A study in America, on which were the most violent and unsafe areas in that county, showed that these were the kilometres around slaughterhouses. In India a survey showed that the least liveable city in India was Rampur, the city of slaughterhouses and knives. And who are most criminals? Young boys in their teens who have grown up killing animals and have now graduated to killing humans. On August 19, 2019, the National Council of Juvenile and Family Court Judges (NCJFCJ) in America released a resolution on animal cruelty and its link to other forms of violence. The resolution said: “Empirical research demonstrates a direct link between animal cruelty and interpersonal violence, including intimate partner abuse, child abuse and elder abuse. In homes, where serious animal abuse has occurred, there is an increased probability that some other type of family violence is also happening.”

What could be more abusive than allowing children to believe that baiting and killing animals is a sport? That sport fishing is a relaxing way to pass the day? That posing with dead animals is macho?

Is there a difference between Buzkashi, the game played by children in Afghanistan where they kill sheep and use their heads as footballs, and bullfighting where people watch a bull being speared to death slowly and viciously and clap as each spear is thrust? Are Spain and France more civilised than Afghanistan? No way. In fact, the level of violence in both countries is the same.
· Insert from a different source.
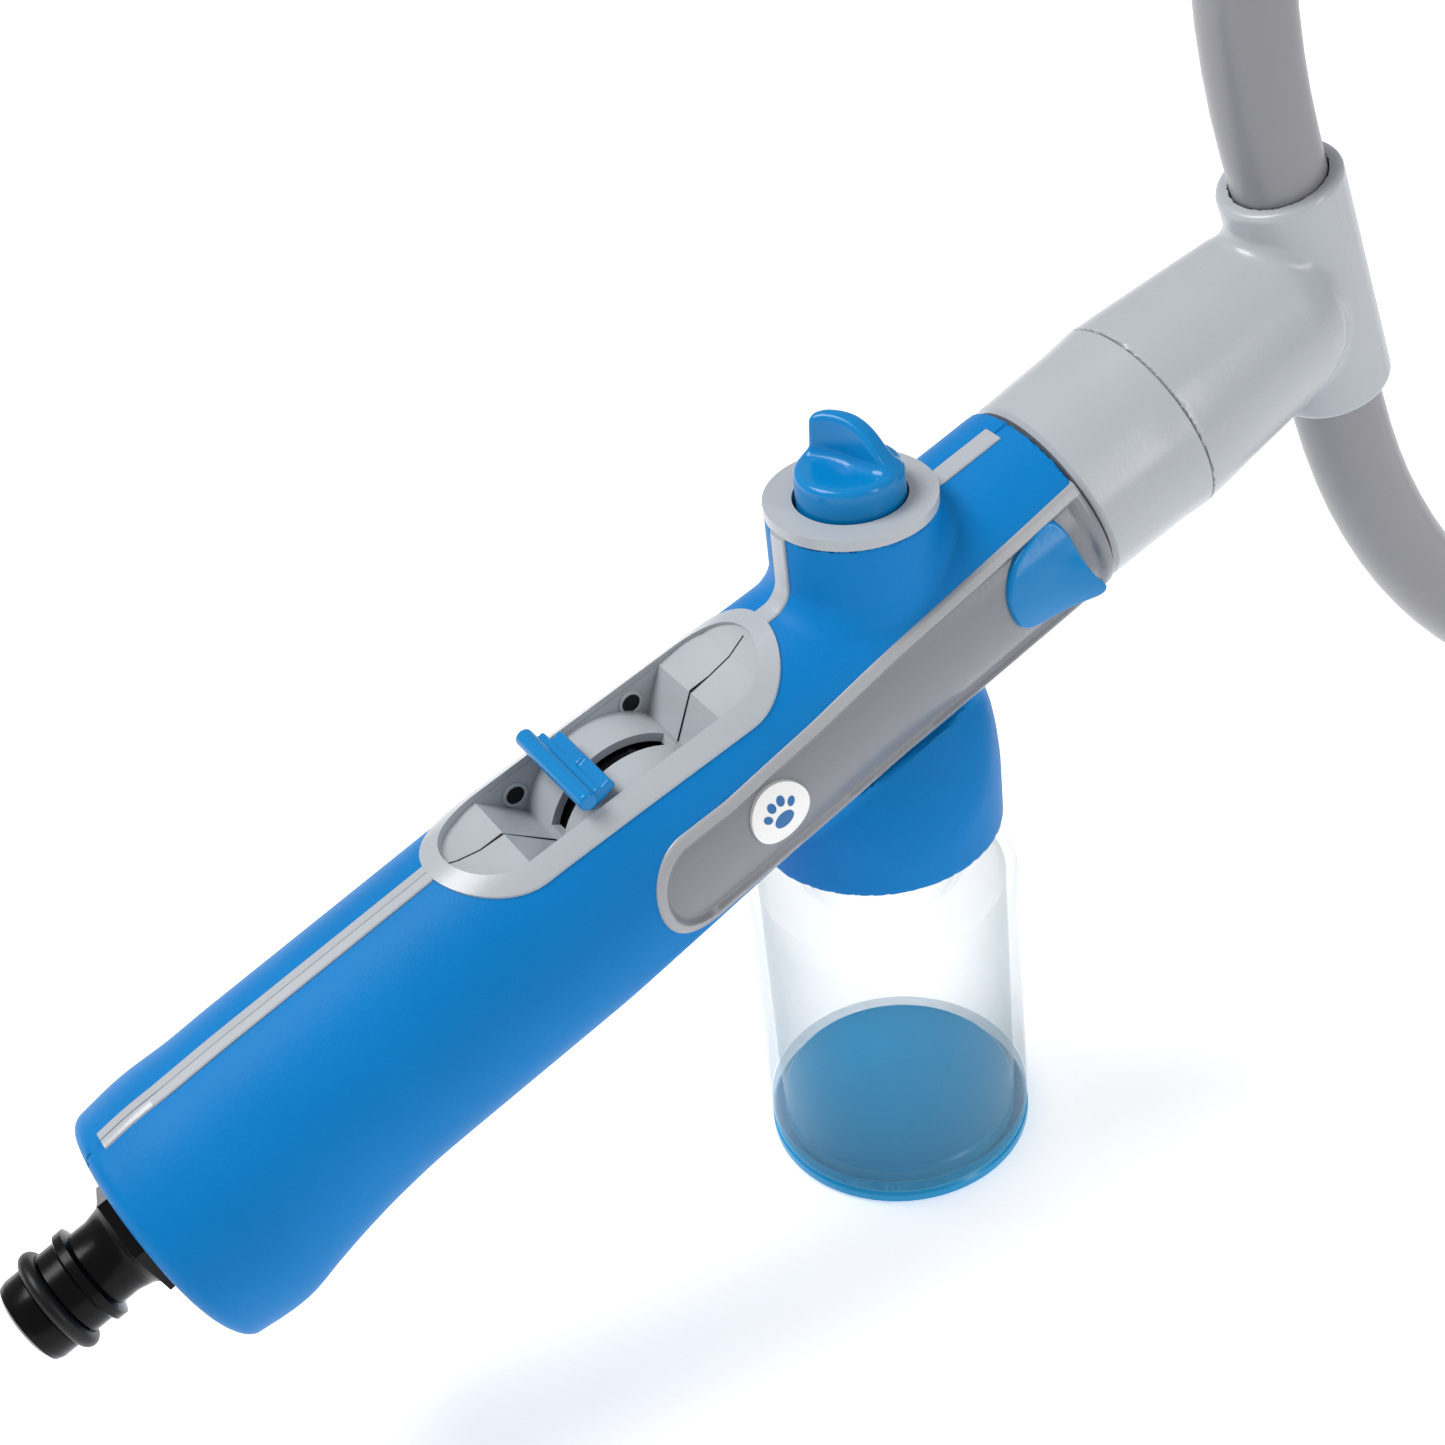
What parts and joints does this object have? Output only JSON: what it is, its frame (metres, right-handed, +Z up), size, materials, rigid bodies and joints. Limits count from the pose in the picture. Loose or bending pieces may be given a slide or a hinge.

When institutionalised cruelty becomes institutionalised entertainment — such as bull fighting, cockfighting, dog fighting, dolphin killing as in Faro Islands off Denmark — can our children switch off and become peaceful gentle humans? No, they can’t. Inside each one of us is an angel who demands peace. Which is why most of these so-called sports that involve cruelty need to be accompanied with alcohol, so that we switch off the voice of our angel. Do we want this world to be the same, only worse, for our children? If we could keep our children away from animal abuse, it will give them a chance to live as we should, with respect for all and harmony with all.